▸ **Exercise instructions**
Print the listing below from its opening line through the line holding "MIDDLE_PX = (414.5, 276.5)", both ends included.

▸ **Records to process**
-- start --

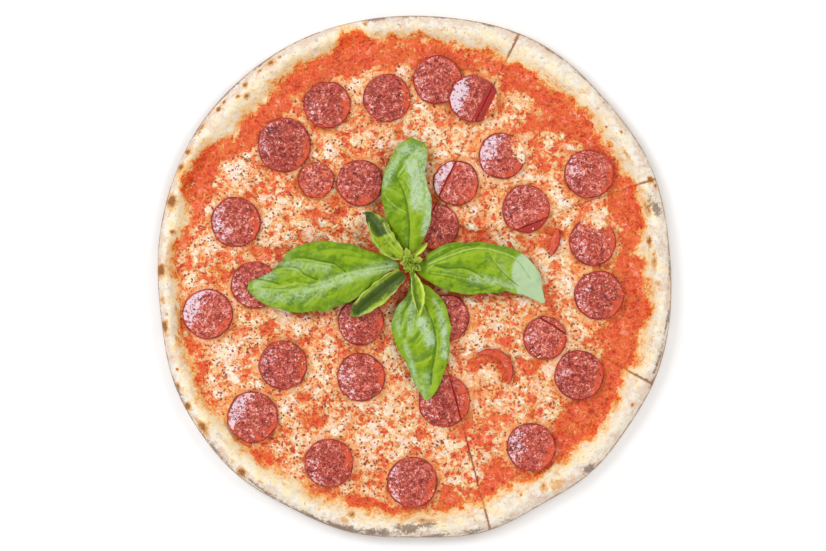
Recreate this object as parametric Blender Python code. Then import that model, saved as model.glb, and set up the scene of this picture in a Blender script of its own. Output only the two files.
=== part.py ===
"""A whole pepperoni pizza with a sprig of basil on top, modelled as its separate edible pieces.

Metres, +Z up, the flat underside at z = 0, the middle of the pizza on the Z axis.
The pizza is cut by four straight-edged strokes on its right half, and the left part is uncut.
"""
import math
from collections import namedtuple

import bpy
import numpy as np
from mathutils.geometry import delaunay_2d_cdt

MM = 0.001
PX = 0.58 * MM
MIDDLE_PX = (414.5, 276.5)

# Radii of the pizza's outer edge, one for each ten degrees anticlockwise from +X
EDGE_RADII_MM = (149.3, 149.5, 151.1, 151.7, 151.2, 152.4, 154.0, 153.6, 152.2, 151.7, 152.0, 152.6,
                 152.9, 152.8, 152.9, 152.3, 151.1, 150.2, 149.3, 149.4, 152.0, 153.8, 154.5, 154.6,
                 152.8, 153.1, 152.9, 151.8, 153.4, 153.4, 151.8, 153.2, 152.5, 152.0, 152.0, 150.6)
# Radii of the foot of the rim, one for each fifteen degrees
FOOT_RADII_MM = (138.6, 137.2, 137.6, 136.4, 136.8, 137.4, 139.4, 138.8, 139.3, 137.8, 141.0, 141.6,
                 139.7, 139.7, 140.2, 140.0, 140.3, 138.8, 138.0, 135.8, 134.6, 135.3, 136.2, 138.0)
# Radii of the cheese's edge, one for each fifteen degrees
CHEESE_RADII_MM = (117, 118, 121, 119, 121, 120, 119, 120, 122, 121, 126, 129,
                   131, 133, 136, 135, 133, 131, 129, 125, 124, 119, 118, 116)

BASE_THICK = 4.0 * MM
RIM_HEIGHT = 12.6 * MM
RIM_UNEVEN = 1.3 * MM
UNDERSIDE_INSET = 2.5 * MM
RIM_STEPS = (0.0, 0.13, 0.32, 0.52, 0.70, 0.86, 1.0)
RIM_PROFILE = (0.0, 0.22, 0.72, 1.0, 0.96, 0.70, 0.0)
RIM_DIP_DEG = 103.0
RIM_DIP_WIDE_DEG = 3.2
RIM_DIP_DEEP = 5.0 * MM
LAYER_GAP = 0.3 * MM
CUT_GAP = 0.44 * MM
SAUCE_THICK = 1.0 * MM
SAUCE_RELIEF = 1.1 * MM
SAUCE_EDGE_IN = 0.5 * MM
CHEESE_THICK = 1.6 * MM
CHEESE_RELIEF = 1.0 * MM
CHEESE_EDGE_THICK = 0.6 * MM
CHEESE_WAVE = 2.2 * MM
CHEESE_SPACING = 7.6 * MM
CUT_CLEAR = 2.5 * MM
EDGE_CLEAR = 0.8 * MM
AROUND = 132
SEED = 11

PEPPERONI_THICK = 1.5 * MM
PEPPERONI_CUP = 0.5 * MM
PEPPERONI_SIDES = 16
LEAST_SIDE = 1.3 * MM
LEAF_THICK = 0.5 * MM
LEAF_ALONG = 13
LEAF_ACROSS = 6
BUD_RADIUS = 6.6 * MM
BUD_PX = (409.5, 263.5)
BUD_LOW = 13.0 * MM
BUD_TOP = 24.5 * MM
STEM_RADIUS = 2.4 * MM

# Each cut as the photo shows it, from the middle out past the rim
HUB_PX = (412, 262)
CUTS_PX = {
    "lower": (HUB_PX, (453.6, 391), (496, 552)),
    "lower_right": (HUB_PX, (541, 318), (612, 362), (680, 399)),
    "right": (HUB_PX, (524, 227), (588, 201), (680, 171)),
    "upper": (HUB_PX, (437, 200), (470, 133), (530, 12)),
}
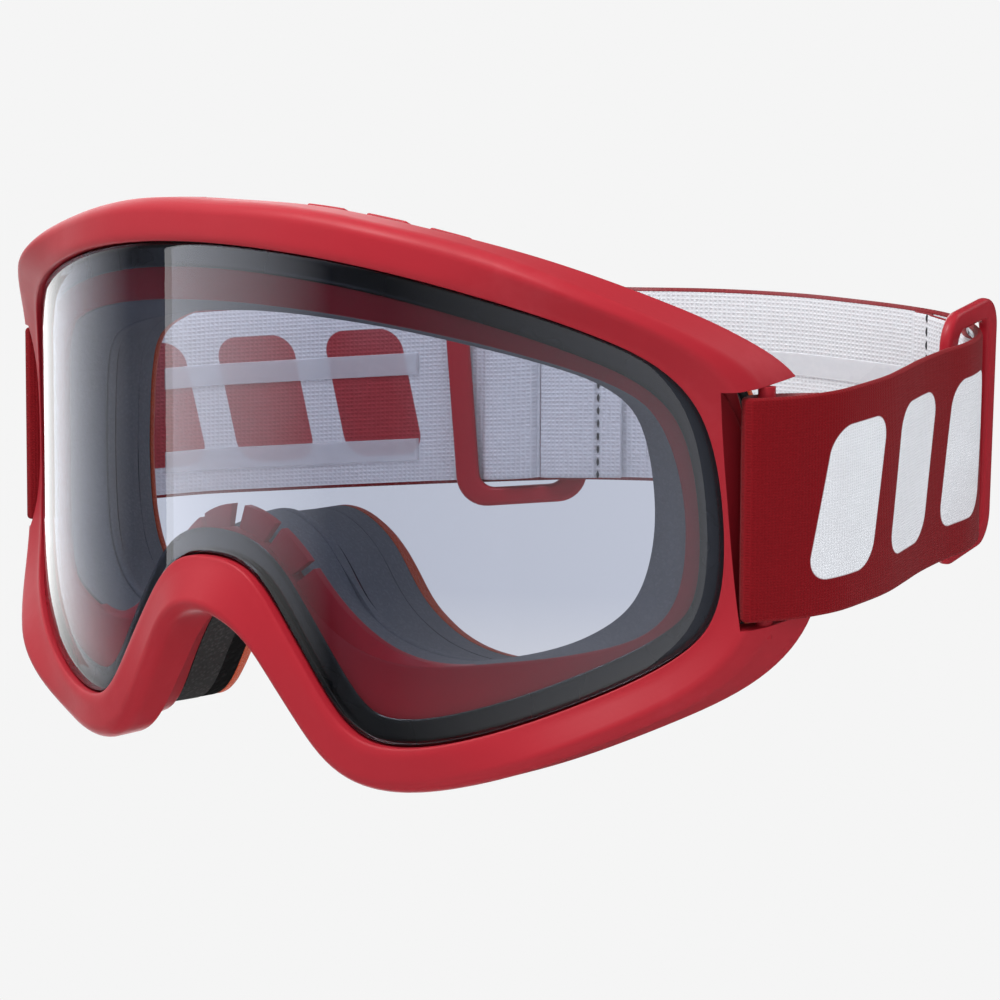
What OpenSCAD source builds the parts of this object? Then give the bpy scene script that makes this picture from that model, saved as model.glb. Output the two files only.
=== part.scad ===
// Strapped sports goggles: one cylindrical lens in a moulded frame with layered face foam,
// held by an elastic strap with two sliding adjusters.
// The wearer looks along -Y. The origin is where the foam meets the brow, at mid height.

/* [Lens] */
// Radius of the lens's outer surface
lens_r = 116.6; // [115:0.2:118]
// Thickness of the lens
lens_t = 1.6; // [1.2:0.1:1.8]
// Width of the printed band round the lens
border_w = 4.2; // [3:0.1:5]
// Gap between the lens's edge and the frame round it
lens_gap = 0.35; // [0.3:0.05:0.5]

/* [Frame] */
// Distance from the lens's front to the wearer's brow
seat_depth = 36; // [34:1:38]
// Radius that the back of the frame follows
rim_r = 125; // [120:1:130]
// Distance from the lens's front to the back of the frame, at the middle
rim_y = 20; // [19:0.5:21]
// Wall thickness of the moulded frame
wall_t = 2.2; // [1.8:0.1:2.4]
// How far the bezel stands in front of the lens's edge
lip_h = 1.4; // [1:0.1:1.8]
// Depth of the bezel's outer edge behind its front
skirt_d = 8; // [7:0.5:9]

/* [Face foam] */
// Radius of the foam's face side
face_r = 159; // [150:1:165]
// Share of the foam's thickness that the firm base layer takes
base_share = 0.55; // [0.5:0.01:0.6]
// Share at which the middle layer ends and the soft face layer starts
middle_share = 0.85; // [0.7:0.01:0.9]

/* [Strap] */
// Width of the strap
strap_w = 38; // [36:1:38]
// Thickness of the strap
strap_t = 1.6; // [1.2:0.1:1.8]
// Radius round the pivot that the strap's fixed end fills
loop_r = 24; // [23:0.5:25]
// Gap between the strap's fixed end and its swinging part
swing_gap = 0.5; // [0.4:0.1:1]
// Thickness of the silicone grip bands
grip_t = 0.4; // [0.3:0.1:0.5]

/* [Adjusters] */
// Length of an adjuster along the strap
buckle_l = 26; // [25:1:27]
// Height of an adjuster across the strap
buckle_h = 47; // [46:1:48]
// Width of an adjuster's bars
buckle_bar = 4.6; // [4:0.2:5]
// Half the gap between an adjuster and the strap's edge
buckle_gap = 0.4; // [0.3:0.05:0.6]

/* [Hidden] */
STEPS = 3;
side_angle = 51;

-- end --

▸ **Task output**
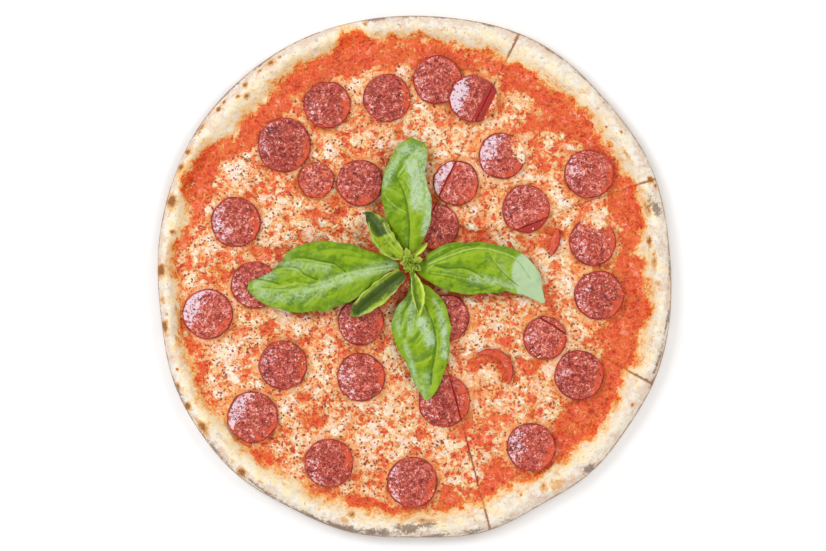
Recreate this object as parametric Blender Python code. Then import that model, saved as model.glb, and set up the scene of this picture in a Blender script of its own. Output only the two files.
=== part.py ===
"""A whole pepperoni pizza with a sprig of basil on top, modelled as its separate edible pieces.

Metres, +Z up, the flat underside at z = 0, the middle of the pizza on the Z axis.
The pizza is cut by four straight-edged strokes on its right half, and the left part is uncut.
"""
import math
from collections import namedtuple

import bpy
import numpy as np
from mathutils.geometry import delaunay_2d_cdt

MM = 0.001
PX = 0.58 * MM
MIDDLE_PX = (414.5, 276.5)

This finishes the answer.